Many houses facing foreclosure have other issues with the house itself. Keep in mind that the owner of the property ran into some sort of financial distress and likely hasn’t had the funds to perform regular maintenance to the house for a while. When you buy a house in foreclosure keep in mind that you will be buying it in as is condition. You will need to budget and plan for the repairs that need to be made.

Also keep in mind that the timing to purchase these houses and the funding will often be quite different from your standard purchase. If you are planning on using a bank or third party financing it is important you speak to the lender to understand how quickly you can receive funding and determine if it will work with the timeline of your purchase.

Where To Find Properties Facing Foreclosure In Texas?

There are three stages of a foreclosure 1) Pre-foreclosure 2) Public Auction 3) REO. When a lender initiates the foreclosure process in Texas they send out a notice and will report that notice with the county clerk. This notice puts the property on a pre-foreclosure list. If you are based in Harris County, like we are, you can find these notices on the Harris County Clerk website. Getting the information out of these websites can be a bit time consuming so you may opt to pay companies like Real Estate IQ that aggregate a lot of this data in an excel table for you. If you are wanting to contact the owners that are facing pre-foreclosure you can use companies like TLOxp to skip trace their contact information. Texas requires a minimum of 41 days from that notice to a foreclosure auction so if you catch a property owner early enough on that list you may be able to use traditional lending as an option to purchase their property. You can close on the property all the way up to the auction day.

The second type of foreclosure property you can purchase are the properties that are in fact being foreclosed on and you can bid on these properties. In Harris County this occurs on the first Tuesday of every month at the Bayou City Event Center at 9:00AM. The properties will be auctioned off with a starting price that covers the primary lien holder’s balance. If you win one of these properties you will be asked to pay cash the same day for the purchase of that property. A good strategy for bidding on these properties is to have specific properties and dollar amounts in mind before you go to auction so that you don’t get caught up in a bidding frenzy. It is difficult to accurately predict necessary repairs on these properties as most of these properties you will not be allowed to set foot on the property prior to the auction.

When a property fails to sell at auction the ownership of that property returns to the lender. This is called REO (Real Estate Owned). The bank will then work towards selling this property and they may sell it to a buyer they have a relationship with or higher a real estate agent to list the property on the MLS. These properties typically have significant repairs they will need or the value of the property was too low for an investor to take the risk at auction without seeing the property.

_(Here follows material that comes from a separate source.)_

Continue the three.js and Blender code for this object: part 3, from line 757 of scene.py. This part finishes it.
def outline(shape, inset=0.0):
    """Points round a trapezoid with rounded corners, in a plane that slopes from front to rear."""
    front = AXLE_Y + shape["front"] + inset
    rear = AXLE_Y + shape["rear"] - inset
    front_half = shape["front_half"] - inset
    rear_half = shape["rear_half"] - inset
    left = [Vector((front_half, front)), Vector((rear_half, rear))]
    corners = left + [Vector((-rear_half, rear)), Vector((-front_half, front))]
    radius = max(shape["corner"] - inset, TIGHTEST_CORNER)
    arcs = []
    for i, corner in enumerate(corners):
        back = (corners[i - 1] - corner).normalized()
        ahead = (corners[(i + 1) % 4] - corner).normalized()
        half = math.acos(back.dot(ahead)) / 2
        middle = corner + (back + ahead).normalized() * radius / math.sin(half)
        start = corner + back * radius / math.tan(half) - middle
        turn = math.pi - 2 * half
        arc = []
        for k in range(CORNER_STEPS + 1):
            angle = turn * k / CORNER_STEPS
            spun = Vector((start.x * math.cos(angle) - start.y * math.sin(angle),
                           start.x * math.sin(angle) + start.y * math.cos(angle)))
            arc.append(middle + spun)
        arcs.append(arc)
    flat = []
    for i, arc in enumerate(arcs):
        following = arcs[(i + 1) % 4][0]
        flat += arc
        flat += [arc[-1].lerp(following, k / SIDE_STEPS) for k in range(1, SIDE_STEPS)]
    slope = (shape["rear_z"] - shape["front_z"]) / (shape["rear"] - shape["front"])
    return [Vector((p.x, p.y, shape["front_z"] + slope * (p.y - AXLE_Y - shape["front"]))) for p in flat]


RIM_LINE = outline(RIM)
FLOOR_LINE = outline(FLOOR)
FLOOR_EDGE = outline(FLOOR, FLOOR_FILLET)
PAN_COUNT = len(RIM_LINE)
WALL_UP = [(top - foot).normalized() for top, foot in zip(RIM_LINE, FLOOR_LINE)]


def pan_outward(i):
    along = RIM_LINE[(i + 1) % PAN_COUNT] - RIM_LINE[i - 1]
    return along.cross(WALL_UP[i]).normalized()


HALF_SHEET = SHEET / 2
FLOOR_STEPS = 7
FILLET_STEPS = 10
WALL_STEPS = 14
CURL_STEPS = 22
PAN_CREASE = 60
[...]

Handling Clear Title With A Foreclosure

When you buy a house in pre-foreclosure a title company will check the chain of title and insure the title for you as the buyer. This significantly reduces your risk in making the purchase as they will insure you against any possible claims for the purchase price that you bought the property for. However if you buy the property at auction then you also accept the potential liabilities that come along with that purchase. Keep in mind that the lender is typically the one that filed for the foreclosure but there may be other issues with the title of that property. You may be held responsible for things like a mechanics lien, easements, tax liens, etc.

To help protect yourself from the risks of unknown claims to your newly purchased property you may want to look into purchasing title insurance on your property. Make sure you shop your title companies before you purchase to learn what they look for and what they will insure and when. Buying a property via foreclosure may come with more risks and as such the title companies may have more rules and premiums to cover their risks.

How to Evict Someone Living In a Foreclosed Home in Texas?

Once you have purchased a property through foreclosure, there is a possibility that there may still be occupants living in the property. It is important to understand that when you buy a property at auction, you are not buying it from the bank, but rather from the owner who is being compelled to sell. If the previous owner has not taken the necessary steps to vacate the property after the auction, you will need to initiate the eviction process. The eviction process typically takes around 45-60 days from the issuance of the notice to vacate.

An alternative approach to addressing this challenge is to offer a cash for keys incentive, encouraging the previous owner to move out quickly without causing any further damage to the property. Investors often opt for cash incentives to expedite the move-out process, as evictions can incur costs such as repairs, cleanup, legal fees, taxes, insurance, and mortgage payments. By shortening the timeline to as little as two weeks, you can significantly reduce these expenses and expedite the listing of your property for sale or rent. Based on our experience, we highly recommend considering this option.